[Source records]
[start]
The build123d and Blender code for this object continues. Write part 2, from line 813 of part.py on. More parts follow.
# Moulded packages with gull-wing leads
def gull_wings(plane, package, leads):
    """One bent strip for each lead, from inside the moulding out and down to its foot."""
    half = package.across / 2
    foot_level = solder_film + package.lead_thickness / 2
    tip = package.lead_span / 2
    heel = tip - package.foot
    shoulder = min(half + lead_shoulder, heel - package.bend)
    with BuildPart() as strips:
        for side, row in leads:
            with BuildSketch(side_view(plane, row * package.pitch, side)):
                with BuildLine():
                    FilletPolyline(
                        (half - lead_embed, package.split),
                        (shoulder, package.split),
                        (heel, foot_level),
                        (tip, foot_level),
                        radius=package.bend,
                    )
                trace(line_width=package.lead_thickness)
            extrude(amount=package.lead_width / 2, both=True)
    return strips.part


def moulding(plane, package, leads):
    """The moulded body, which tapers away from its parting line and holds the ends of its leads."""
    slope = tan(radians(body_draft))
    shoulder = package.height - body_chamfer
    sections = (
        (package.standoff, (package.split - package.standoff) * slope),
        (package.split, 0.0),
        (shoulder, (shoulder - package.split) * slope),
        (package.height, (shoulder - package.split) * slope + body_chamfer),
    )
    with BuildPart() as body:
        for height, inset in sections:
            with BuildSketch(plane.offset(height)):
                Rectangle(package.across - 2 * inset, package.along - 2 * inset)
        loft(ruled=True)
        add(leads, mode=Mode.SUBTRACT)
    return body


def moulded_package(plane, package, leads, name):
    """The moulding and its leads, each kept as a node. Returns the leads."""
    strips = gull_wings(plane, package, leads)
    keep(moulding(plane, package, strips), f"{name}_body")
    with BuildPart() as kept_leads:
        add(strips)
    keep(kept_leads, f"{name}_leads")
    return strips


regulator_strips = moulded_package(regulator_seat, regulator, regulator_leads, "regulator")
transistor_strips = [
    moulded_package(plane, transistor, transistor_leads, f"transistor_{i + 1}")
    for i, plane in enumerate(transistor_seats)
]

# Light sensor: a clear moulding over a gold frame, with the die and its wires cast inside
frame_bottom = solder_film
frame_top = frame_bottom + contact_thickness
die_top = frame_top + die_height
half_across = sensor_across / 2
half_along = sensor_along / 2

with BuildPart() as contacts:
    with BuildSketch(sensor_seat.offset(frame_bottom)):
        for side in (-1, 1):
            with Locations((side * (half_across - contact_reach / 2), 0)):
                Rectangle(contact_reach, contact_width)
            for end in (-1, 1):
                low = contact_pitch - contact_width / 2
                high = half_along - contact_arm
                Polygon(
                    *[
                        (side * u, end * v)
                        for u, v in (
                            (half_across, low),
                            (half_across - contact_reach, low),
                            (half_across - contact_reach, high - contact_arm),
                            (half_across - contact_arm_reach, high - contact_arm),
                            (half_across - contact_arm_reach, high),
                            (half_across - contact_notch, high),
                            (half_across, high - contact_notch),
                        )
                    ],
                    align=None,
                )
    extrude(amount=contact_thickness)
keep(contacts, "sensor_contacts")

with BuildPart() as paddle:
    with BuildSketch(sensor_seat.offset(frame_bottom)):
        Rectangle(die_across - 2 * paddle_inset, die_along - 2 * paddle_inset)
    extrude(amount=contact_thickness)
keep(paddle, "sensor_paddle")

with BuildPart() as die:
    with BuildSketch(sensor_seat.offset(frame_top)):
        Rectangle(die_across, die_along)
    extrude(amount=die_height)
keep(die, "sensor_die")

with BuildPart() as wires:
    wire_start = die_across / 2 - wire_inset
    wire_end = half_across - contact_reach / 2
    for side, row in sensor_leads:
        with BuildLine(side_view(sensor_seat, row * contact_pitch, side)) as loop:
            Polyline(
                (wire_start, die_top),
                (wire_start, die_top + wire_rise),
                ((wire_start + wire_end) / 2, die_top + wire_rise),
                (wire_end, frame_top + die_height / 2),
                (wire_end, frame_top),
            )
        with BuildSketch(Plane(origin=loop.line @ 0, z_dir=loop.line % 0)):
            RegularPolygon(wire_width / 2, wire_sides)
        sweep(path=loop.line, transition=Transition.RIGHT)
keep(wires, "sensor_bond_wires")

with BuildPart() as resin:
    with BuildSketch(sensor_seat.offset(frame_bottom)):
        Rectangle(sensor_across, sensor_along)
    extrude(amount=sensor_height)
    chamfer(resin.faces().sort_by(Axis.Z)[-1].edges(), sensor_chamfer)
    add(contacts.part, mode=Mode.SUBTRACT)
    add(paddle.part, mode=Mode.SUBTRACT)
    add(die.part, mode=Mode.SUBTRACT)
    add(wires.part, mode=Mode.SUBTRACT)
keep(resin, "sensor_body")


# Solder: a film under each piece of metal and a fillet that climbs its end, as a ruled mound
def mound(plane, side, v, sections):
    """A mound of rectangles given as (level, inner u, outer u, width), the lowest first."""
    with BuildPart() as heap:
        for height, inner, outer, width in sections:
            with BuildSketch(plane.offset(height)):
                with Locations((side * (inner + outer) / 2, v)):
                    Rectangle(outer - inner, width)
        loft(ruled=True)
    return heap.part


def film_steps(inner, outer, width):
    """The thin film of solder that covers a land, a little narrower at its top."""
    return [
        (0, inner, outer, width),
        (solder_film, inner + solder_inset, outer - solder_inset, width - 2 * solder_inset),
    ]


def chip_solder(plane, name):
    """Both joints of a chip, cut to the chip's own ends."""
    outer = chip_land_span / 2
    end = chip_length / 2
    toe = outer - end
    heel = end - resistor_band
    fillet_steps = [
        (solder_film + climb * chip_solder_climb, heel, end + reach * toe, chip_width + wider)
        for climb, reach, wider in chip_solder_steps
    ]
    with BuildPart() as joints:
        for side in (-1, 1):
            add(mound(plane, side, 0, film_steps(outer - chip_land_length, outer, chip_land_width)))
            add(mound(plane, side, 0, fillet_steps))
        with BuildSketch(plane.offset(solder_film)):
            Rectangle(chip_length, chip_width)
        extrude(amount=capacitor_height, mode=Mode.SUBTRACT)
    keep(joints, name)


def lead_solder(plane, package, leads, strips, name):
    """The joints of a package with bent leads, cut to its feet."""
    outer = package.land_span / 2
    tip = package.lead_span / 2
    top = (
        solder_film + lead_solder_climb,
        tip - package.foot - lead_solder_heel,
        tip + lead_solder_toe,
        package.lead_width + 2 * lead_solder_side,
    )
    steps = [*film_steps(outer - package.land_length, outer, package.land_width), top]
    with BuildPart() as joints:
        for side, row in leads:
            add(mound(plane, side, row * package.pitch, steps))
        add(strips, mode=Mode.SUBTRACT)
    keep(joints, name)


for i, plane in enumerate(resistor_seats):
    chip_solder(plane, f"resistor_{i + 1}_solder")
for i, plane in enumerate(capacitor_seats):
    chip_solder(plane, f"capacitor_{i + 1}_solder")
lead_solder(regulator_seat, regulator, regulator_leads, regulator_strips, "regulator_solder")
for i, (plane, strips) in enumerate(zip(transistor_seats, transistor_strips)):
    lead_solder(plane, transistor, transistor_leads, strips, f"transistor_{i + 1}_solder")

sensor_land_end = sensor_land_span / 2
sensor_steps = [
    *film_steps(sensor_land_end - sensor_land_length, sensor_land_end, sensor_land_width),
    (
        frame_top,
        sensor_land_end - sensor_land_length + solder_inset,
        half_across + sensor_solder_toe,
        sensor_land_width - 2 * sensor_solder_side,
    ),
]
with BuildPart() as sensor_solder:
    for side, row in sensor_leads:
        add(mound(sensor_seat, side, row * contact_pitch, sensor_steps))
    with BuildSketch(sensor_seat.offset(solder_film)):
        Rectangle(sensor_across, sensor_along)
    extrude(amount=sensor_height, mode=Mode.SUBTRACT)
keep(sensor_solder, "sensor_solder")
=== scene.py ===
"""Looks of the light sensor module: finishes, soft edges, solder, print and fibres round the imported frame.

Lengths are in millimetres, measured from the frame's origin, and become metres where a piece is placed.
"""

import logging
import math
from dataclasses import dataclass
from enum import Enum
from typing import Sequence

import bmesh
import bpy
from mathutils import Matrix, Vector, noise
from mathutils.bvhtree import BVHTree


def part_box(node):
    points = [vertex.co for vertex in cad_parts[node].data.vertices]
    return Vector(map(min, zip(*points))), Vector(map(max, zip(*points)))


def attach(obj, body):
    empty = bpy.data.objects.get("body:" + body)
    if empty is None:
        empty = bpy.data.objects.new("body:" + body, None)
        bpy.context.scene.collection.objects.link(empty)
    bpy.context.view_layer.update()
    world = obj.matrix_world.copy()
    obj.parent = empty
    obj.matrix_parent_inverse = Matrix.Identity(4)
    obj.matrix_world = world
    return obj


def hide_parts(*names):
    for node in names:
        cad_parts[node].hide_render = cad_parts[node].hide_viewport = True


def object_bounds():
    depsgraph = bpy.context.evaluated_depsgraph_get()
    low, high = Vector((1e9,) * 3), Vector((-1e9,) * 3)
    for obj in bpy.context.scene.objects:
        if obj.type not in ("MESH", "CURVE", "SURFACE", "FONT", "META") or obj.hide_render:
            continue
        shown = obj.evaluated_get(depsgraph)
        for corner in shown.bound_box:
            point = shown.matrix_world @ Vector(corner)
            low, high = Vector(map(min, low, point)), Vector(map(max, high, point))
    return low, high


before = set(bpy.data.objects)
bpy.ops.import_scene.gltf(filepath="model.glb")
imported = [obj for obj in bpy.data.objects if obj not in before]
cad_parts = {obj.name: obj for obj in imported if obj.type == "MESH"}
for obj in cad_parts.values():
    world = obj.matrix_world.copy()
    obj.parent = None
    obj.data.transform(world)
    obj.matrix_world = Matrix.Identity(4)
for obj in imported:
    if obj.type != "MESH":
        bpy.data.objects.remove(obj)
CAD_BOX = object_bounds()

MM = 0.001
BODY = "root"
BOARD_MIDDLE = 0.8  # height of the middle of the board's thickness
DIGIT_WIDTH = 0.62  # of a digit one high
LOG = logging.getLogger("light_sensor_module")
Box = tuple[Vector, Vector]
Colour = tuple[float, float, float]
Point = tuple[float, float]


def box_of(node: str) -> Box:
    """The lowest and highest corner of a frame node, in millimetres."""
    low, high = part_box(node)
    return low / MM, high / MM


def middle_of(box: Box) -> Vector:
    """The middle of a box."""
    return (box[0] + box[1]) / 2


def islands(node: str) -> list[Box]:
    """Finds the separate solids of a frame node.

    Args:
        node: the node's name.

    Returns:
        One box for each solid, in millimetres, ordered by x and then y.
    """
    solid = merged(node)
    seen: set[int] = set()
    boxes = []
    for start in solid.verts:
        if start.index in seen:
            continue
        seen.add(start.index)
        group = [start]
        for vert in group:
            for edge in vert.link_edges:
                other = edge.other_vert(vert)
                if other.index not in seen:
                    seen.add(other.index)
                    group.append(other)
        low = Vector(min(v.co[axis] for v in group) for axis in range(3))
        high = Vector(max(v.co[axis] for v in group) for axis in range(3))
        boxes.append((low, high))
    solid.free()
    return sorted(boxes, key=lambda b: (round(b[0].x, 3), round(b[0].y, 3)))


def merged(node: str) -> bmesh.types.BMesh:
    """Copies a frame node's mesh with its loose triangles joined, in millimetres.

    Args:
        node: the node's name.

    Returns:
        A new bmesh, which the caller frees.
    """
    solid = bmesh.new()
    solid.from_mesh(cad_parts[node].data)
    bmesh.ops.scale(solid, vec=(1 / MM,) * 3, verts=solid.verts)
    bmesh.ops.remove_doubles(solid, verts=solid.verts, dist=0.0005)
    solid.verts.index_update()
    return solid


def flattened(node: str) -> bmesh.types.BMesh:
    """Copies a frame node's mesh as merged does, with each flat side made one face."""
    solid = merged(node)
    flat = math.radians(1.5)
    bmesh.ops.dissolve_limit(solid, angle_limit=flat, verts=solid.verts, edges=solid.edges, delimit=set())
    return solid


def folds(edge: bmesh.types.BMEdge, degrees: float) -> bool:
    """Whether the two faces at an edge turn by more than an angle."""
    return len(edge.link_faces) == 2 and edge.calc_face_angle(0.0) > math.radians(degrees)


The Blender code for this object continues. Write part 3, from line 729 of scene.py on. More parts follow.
[end]
Goal of the exercise — With the first line being the one containing "sensor_land_end = sensor_land_span / 2" and the last line the one containing "bpy.context.scene.collection.objects.link(empty)", transcribe exactly the lines above that fall in that range.

Full response —
sensor_land_end = sensor_land_span / 2
sensor_steps = [
    *film_steps(sensor_land_end - sensor_land_length, sensor_land_end, sensor_land_width),
    (
        frame_top,
        sensor_land_end - sensor_land_length + solder_inset,
        half_across + sensor_solder_toe,
        sensor_land_width - 2 * sensor_solder_side,
    ),
]
with BuildPart() as sensor_solder:
    for side, row in sensor_leads:
        add(mound(sensor_seat, side, row * contact_pitch, sensor_steps))
    with BuildSketch(sensor_seat.offset(solder_film)):
        Rectangle(sensor_across, sensor_along)
    extrude(amount=sensor_height, mode=Mode.SUBTRACT)
keep(sensor_solder, "sensor_solder")
=== scene.py ===
"""Looks of the light sensor module: finishes, soft edges, solder, print and fibres round the imported frame.

Lengths are in millimetres, measured from the frame's origin, and become metres where a piece is placed.
"""

import logging
import math
from dataclasses import dataclass
from enum import Enum
from typing import Sequence

import bmesh
import bpy
from mathutils import Matrix, Vector, noise
from mathutils.bvhtree import BVHTree


def part_box(node):
    points = [vertex.co for vertex in cad_parts[node].data.vertices]
    return Vector(map(min, zip(*points))), Vector(map(max, zip(*points)))


def attach(obj, body):
    empty = bpy.data.objects.get("body:" + body)
    if empty is None:
        empty = bpy.data.objects.new("body:" + body, None)
        bpy.context.scene.collection.objects.link(empty)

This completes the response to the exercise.